In September of 1985 I was transferred from a Category ‘B’ prison – Blundeston in Suffolk – to The Maze Prison’s H-Blocks.
I had been a Category ‘A’ High Risk prisoner for nearly 10 years in England around various top security prisons, and had only been reduced to Category ‘B’ 6 months before my transfer.

My actual transfer was banal – a taxi to Birmingham Airport with two chatty prison officers and no other visible security and then onto an ordinary commercial flight to Belfast airport.
However, upon arrival at Belfast Airport, it was immediately clear that my security rating had been escalated back to Category ‘A’ – there were soldiers, police and an armoured car reception party awaiting me for removal to The Maze.
In the prison reception area, a deputy governor told me I would be brought the IRA wings.
I replied that I would not be going to the IRA wings, that I did not want to be controlled by the IRA and that I had resigned from the IRA eight years earlier.
The deputy governor was discommoded – surely I wanted to be on the IRA wings with the personal freedoms enjoyed on those wings?
No, I replied, I would never again be subject to the IRA’s controls.
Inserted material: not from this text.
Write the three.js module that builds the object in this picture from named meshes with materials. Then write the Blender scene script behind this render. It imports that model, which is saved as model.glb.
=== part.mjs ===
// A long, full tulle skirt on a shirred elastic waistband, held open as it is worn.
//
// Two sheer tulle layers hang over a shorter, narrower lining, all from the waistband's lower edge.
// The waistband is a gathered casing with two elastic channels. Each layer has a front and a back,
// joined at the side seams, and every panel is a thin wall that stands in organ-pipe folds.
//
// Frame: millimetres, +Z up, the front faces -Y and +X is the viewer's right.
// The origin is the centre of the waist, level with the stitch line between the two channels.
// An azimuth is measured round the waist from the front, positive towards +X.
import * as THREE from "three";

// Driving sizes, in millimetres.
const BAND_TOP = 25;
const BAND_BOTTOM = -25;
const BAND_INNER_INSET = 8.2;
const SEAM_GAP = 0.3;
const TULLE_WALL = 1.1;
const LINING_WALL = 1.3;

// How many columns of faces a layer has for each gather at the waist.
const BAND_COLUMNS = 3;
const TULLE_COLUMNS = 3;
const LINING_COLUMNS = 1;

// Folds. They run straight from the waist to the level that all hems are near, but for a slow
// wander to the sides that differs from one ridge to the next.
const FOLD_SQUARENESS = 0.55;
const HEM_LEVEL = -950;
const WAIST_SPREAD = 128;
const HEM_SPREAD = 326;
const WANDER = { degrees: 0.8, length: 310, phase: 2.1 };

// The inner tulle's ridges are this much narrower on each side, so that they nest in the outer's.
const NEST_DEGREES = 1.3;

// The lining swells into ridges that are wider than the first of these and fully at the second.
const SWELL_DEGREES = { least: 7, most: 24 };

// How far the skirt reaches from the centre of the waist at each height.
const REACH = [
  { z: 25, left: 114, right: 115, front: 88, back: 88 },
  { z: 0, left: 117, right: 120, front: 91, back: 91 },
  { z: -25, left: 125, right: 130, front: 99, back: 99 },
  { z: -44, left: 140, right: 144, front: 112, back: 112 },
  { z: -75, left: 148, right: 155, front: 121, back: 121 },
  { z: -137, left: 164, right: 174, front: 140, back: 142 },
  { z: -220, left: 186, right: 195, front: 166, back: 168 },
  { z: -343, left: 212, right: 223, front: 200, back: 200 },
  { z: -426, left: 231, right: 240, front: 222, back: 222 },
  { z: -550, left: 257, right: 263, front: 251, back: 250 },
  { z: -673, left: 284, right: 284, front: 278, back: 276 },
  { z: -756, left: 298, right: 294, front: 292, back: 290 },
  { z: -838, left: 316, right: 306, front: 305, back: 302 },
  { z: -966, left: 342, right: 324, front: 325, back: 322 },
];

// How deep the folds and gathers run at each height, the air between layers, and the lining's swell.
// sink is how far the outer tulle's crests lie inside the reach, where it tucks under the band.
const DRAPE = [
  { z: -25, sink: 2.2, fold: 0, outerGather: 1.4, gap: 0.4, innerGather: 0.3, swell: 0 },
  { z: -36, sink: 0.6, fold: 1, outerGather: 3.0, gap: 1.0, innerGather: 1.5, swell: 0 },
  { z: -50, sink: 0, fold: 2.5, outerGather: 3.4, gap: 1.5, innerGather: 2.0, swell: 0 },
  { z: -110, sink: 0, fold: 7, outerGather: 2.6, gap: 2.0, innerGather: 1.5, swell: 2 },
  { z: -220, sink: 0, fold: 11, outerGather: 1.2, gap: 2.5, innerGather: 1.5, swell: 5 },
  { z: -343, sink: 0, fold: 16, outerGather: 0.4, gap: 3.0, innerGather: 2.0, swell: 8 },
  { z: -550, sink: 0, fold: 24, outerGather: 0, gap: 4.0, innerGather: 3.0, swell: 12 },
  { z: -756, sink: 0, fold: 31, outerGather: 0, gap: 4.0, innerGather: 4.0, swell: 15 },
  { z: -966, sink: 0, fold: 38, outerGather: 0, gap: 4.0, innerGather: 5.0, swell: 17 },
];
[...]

After a delay of a few hours, I was told I was going to be held in solitary confinement while they decided what to do with me.
After a week in solitary confinement, a prison chaplain had met me and had discussed at length my reasons for not wanting to be in the IRA wings:
- I didn’t want to be subject to IRA discipline or orders
- I didn’t want to be a party to murder inside or outside the prison by having to smuggle ‘comms’ in or out
- I didn’t want to owe the IRA for any favours granted in prison
- I wanted to be free of the grip of paramilitaries
Finally, I was offered an “ODC/Sex Offenders” wing in one of the H-Blocks – would I accept that? [“ODC”s were somewhat humorously referred to as ‘Ordinary Decent Criminals’].
I pointed out that all of the IRA prisoners in English prisons were mixing with ODCs and sex offenders, and some loyalist prisoners, for years without any difficulties – sure I would accept going onto the ODC/Sex Offender wing.
I didn’t at all realise the unintended consequences of my decision.
During the first three or four weeks on the ODC wing, the prison officers were highly suspicious of my presence and did not immediately accept that I had left the IRA. They smelled some kind of security plot and, after the IRA escape from The Maze only two years earlier – during which one prison officer lost his life and others were stabbed and injured – that was understandable.
Within hours of going on the wing, I was “nicked’ and placed on a charge and brought back to solitary where, the next morning, a deputy governor sentenced me to a few days in solitary confinement for an offence against discipline which I had not committed.
As soon as I returned to the ODC wing, another prison officer charged me with another offence, and I was once more returned to solitary.
This farce continued for a few weeks until it was obvious that the prison officers did not want an ex-paramilitary prisoner anywhere except on paramilitary controlled wings, and not on an ODC wing.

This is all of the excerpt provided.